If you take until Friday to conduct an analysis to answer a question that needed to be answered at 10am on Monday morning – you have to start asking yourself “what’s the point?” You’ve solved the problem – but how much vital time have you lost? And even more importantly – how much money have you left on the table?
So the real question is – should your analysts be doing this?
From a people perspective – nothing is more demoralising than pouring your heart into a piece of work that then isn’t needed anymore. That’s a surefire way to create a staff retention nightmare.
I’m better than a computer at finding out why!
Of course you are better than a machine at deciding what to do. At Avora, we strongly believe in the power of humans to make the most important decisions – and human decision making power is at its strongest when enough information is available. And gut instinct thinking of the type Daniel Kahneman focuses on in Thinking, Fast and Slow, is at its best when you are engaging in an action you have taken thousands of times so your brain has been able to develop patterns and intuition based on years of practice.
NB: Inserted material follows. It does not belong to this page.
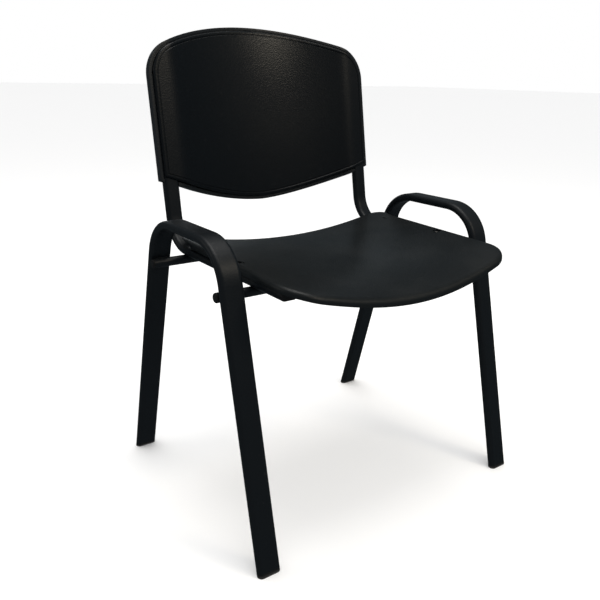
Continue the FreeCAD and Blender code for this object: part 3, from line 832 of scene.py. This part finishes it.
def place_pair(screw, place, turn, material, node):
    """Put the screw at `place` on the right and its twin on the left, as one piece."""
    bm = bmesh.new()
    for side in (-1, 1):
        known = len(bm.verts)
        bm.from_mesh(screw.data)
        bm.verts.ensure_lookup_table()
        spot = Matrix.Translation((side * place.x, place.y, place.z)) @ turn
        bmesh.ops.transform(bm, matrix=spot, verts=bm.verts[known:])
    pair = object_from(bm, screw.name + "_pair")
    bpy.data.objects.remove(screw)
    finish_piece(pair, material, "screw_steel", node)


level = Matrix.Identity(4)
upside_down = Matrix.Rotation(math.pi, 4, "X")
backwards = Matrix.Rotation(-back_rake - math.pi / 2, 4, "X")
place_pair(pan_screw("seat_screw", 5.5 * MM, 3.2 * MM, 3.0 * MM, 9.0 * MM, 2.9 * MM),
           Vector((run_x, screw_y, recess_floor)), level, screw_black, "seat_screws")
bolt_length = bolt_high.z - (run_top - 15.0 * MM)
place_pair(pan_screw("seat_bolt", 5.5 * MM, 3.2 * MM, 3.0 * MM, bolt_length, 2.9 * MM),
           Vector((run_x, bolt_y, run_top - 15.0 * MM)), upside_down, screw_black, "seat_bolts")
back_screw_place = lean_back @ Vector((run_x, back_screw_seat, back_screw_up))
place_pair(pan_screw("back_screw", 4.5 * MM, 2.6 * MM, 2.5 * MM, 7.0 * MM, 2.4 * MM),
           back_screw_place, backwards, screw_black, "back_screws")

# %% [markdown]
# ## Feet and plugs
# These small mouldings have the right form already, but every real one has its edges broken by the
# mould. A copy of the CAD mesh is loose triangles, so its corners are welded and its flat faces
# joined again before the sharp edges are bevelled.

# %% Softened copies of the small mouldings


def softened_copy(node, width, material, slot_name):
    bm = bmesh.new()
    bm.from_mesh(frame["nodes"][node].data)
    bmesh.ops.remove_doubles(bm, verts=bm.verts[:], dist=1e-6)
    bmesh.ops.dissolve_limit(bm, angle_limit=math.radians(0.5), verts=bm.verts[:],
                             edges=bm.edges[:])
    sharp = [edge for edge in bm.edges
             if edge.is_manifold and edge.calc_face_angle() > sharp_edge]
    bmesh.ops.bevel(bm, geom=sharp, offset=width, segments=2, profile=0.5, affect="EDGES",
                    material=-1, clamp_overlap=True)
    piece = object_from(bm, "soft_" + node)
    finish_piece(piece, material, slot_name, node)


for side in ("left", "right"):
    for end in ("front", "rear"):
        softened_copy(f"foot_glide_{end}_{side}", 0.9 * MM, foot_plastic, "foot_plastic")
    softened_copy(f"frame_plug_front_{side}", 0.4 * MM, end_plug_plastic, "plug_plastic")

# %% [markdown]
# ## Welds
# Each cross rail is welded to both hoops and both seat runs. A weld is a row of overlapping drops
# of metal, one for each pulse of the torch. They are small flattened balls in the crease on both
# sides of the line of contact, each a little out of line, because a hand laid them.

# %% Weld beads


def weld_row(bm, middle, along, half_length, radius):
    """A row of overlapping drops through `middle`."""
    pitch = radius * 0.8
    count = int(half_length / pitch)
    for step in range(-count, count + 1):
        jitter = Vector([random.uniform(-0.12, 0.12) * radius for _ in range(3)])
        spot = Matrix.Translation(middle + along * (step * pitch) + jitter)
        shape = Matrix.Diagonal((0.8, 1.0, 1.0, 1.0))
        bmesh.ops.create_icosphere(bm, subdivisions=2, radius=radius, matrix=spot @ shape)


def welds_of_rail(name, plug, lean):
    """All the welds of one cross rail; `lean` is the angle of the leg it touches."""
    plug_low, plug_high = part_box(plug)
    axis_y = (plug_low.y + plug_high.y) / 2
    axis_z = (plug_low.z + plug_high.z) / 2
    rail_radius = (plug_high.z - plug_low.z) / 2
    leg_low, leg_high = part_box("leg_hoop_right")
    leg_x = (leg_low.x + leg_high.x) / 2
    up = Vector((0.0, 0.0, 1.0))
    to_leg = Vector((0.0, math.sin(lean), math.cos(lean)))
    bm = bmesh.new()
    for x, contact, half_length in ((leg_x, to_leg, 12.0 * MM), (run_x, up, 7.0 * MM)):
        across = Vector((0.0, contact.z, -contact.y))
        for side in (-1, 1):
            for crease in (-1, 1):
                middle = Vector((side * x, axis_y, axis_z)) + contact * (rail_radius - 0.9 * MM)
                weld_row(bm, middle + across * (crease * 4.4 * MM), Vector((1.0, 0.0, 0.0)),
                         half_length, 1.9 * MM)
    finish_piece(object_from(bm, name), tube_coat, "black_tube")


welds_of_rail("weld_beads_front", "rail_plug_front_right", math.radians(-76.4))
welds_of_rail("weld_beads_rear", "rail_plug_rear_right", math.radians(75.0))

# %% [markdown]
# ## The studio
# A pale floor carries on into a pale world. White walls would mirror in black plastic and turn it
# grey, so a photographer hangs black flags round the chair. Here the world itself is dim in
# reflections only. Soft lamps do the modelling: one overhead for the lip of the seat, one in front
# on the right for the hollow of the back, one behind on the right that glances off the seat, one
# behind on the left for the bright edges, and one straight behind that models the rear of the tray.

# %% Floor, world and lamps
floor_reach = 40.0
floor_mesh = bpy.data.meshes.new("studio_floor")
bm = bmesh.new()
bmesh.ops.create_grid(bm, x_segments=1, y_segments=1, size=floor_reach)
bm.to_mesh(floor_mesh)
bm.free()
floor = bpy.data.objects.new("studio_floor", floor_mesh)
bpy.context.scene.collection.objects.link(floor)
floor_paint = Finish("studio_floor_paint")
floor_paint.set(Base_Color=(0.97, 0.97, 0.97, 1.0), Roughness=0.9, Specular_IOR_Level=0.1)
dress(floor, floor_paint.material)

world = bpy.data.worlds.new("studio_world")
bpy.context.scene.world = world
world.use_nodes = True
studio = Wiring(world.node_tree)
paper = studio.node("ShaderNodeBackground", {}, {"Color": (1.0, 1.0, 1.0, 1.0), "Strength": 1.0})
flags = studio.node("ShaderNodeBackground", {}, {"Color": (0.75, 0.90, 1.0, 1.0),
                                                 "Strength": 0.11})
mirrored = studio.node("ShaderNodeLightPath", output="Is Glossy Ray")
either = studio.node("ShaderNodeMixShader", {}, {0: mirrored, 1: paper, 2: flags})
studio.feed(studio.nodes["World Output"], {"Surface": either})
floor.visible_glossy = False
floor.visible_diffuse = False
bpy.context.scene.view_settings.view_transform = "Standard"


def soft_lamp(name, place, aim, wide, high, power, tint):
    """Oblong area lamp at `place`, pointing at `aim`."""
    data = bpy.data.lights.new(name, "AREA")
    data.shape = "RECTANGLE"
    data.size = wide
    data.size_y = high
    data.energy = power
    data.color = tint
    lamp = bpy.data.objects.new(name, data)
    lamp.location = place
    lamp.rotation_euler = (Vector(aim) - Vector(place)).to_track_quat("-Z", "Y").to_euler()
    bpy.context.scene.collection.objects.link(lamp)


chair_middle = (0.0, 0.0, 0.45)
back_middle = (0.0, 0.2, 0.7)
soft_lamp("overhead", (0.05, 0.0, 2.9), chair_middle, 1.6, 1.6, 31.0, (1.0, 0.98, 0.95))
soft_lamp("front_right", (1.0, -2.0, 2.3), back_middle, 0.7, 0.3, 14.0, (1.0, 0.90, 0.74))
soft_lamp("rear_right", (2.2, 2.0, 1.4), chair_middle, 0.9, 0.9, 0.3, (0.90, 0.97, 1.0))
soft_lamp("rear_left", (-2.4, 1.2, 1.6), back_middle, 0.7, 0.7, 4.0, (1.0, 0.95, 0.86))
soft_lamp("behind", (0.8, 3.0, 1.0), back_middle, 1.4, 0.8, 4.0, (0.95, 0.98, 1.0))

# %% [markdown]
# ## The camera
# The camera stands in front of the chair and to its left, a little above the backrest, and leans
# over by one degree, as a hand-held camera does.

# %% Camera
camera_place = Vector((-0.7451, -0.9622, 0.7351))
camera_azimuth = math.radians(-36.16)
camera_elevation = math.radians(18.54)
camera_roll = math.radians(1.21)
camera_data = bpy.data.cameras.new("camera")
camera_data.lens = 40.31
camera_data.sensor_width = 36.0
camera = bpy.data.objects.new("camera", camera_data)
bpy.context.scene.collection.objects.link(camera)
turn = Matrix.Rotation(camera_azimuth, 4, "Z")
tip = Matrix.Rotation(math.radians(90) - camera_elevation, 4, "X")
lean = Matrix.Rotation(camera_roll, 4, "Z")
camera.matrix_world = Matrix.Translation(camera_place) @ turn @ tip @ lean
bpy.context.scene.camera = camera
The reality is that every business decision is unique and comes with its own set of drivers impacting the final decision. Kahneman makes the distinction of the stock market in comparison to a game of chess. The former is unpredictable and can be chaotic; the latter is based on a set of patterns and rules (albeit complex) that, over time, a human can learn to navigate.
So the role of the machine in this chaos is to get you 95% of the way there. You allow the machine to filter out the least relevant possible reasons for the “why” you are trying to get to. You are then left with the most likely reasons – and those may well fit into a pattern that you recognise and can use to make a confident decision.
You get to play to your strengths, and the machine plays to its strengths – to your benefit.
And that’s what Avora is all about. Giving you the tools to test out the hypotheses only you, as the expert in your business, could come up with – but in seconds, not hours, days or weeks. You can test your ideas as you see fit, adding and removing reasons you think might be contributing to the anomaly, to give you the “smoking gun” analysis.
And that combination of human plus machine – not human vs machine – is a powerful weapon.
What are the real world examples of root cause analysis?
Sharp, forward-thinking businesses who use root cause analysis have gained:
A significant drop – 10-20% reduction in Cost Per Acquisition – in how much it costs to acquire customers. (Based on data from Avora’s Telco, Performance Digital Marketing customers.)
A 6% increase in Conversion Rate (Retail)
A 30% drop in data warehousing costs overnight
Time saving – analysts actually get to do what they’re good at – solving business problems that drive incremental revenue, or reduce costs (see Alvin’s Data Warehouse cost blog for an example of what can be achieved when we give ourselves the gift of time and capability).
Give yourself the freedom to make decisions based on actionable insights based on the best work of humans and machines.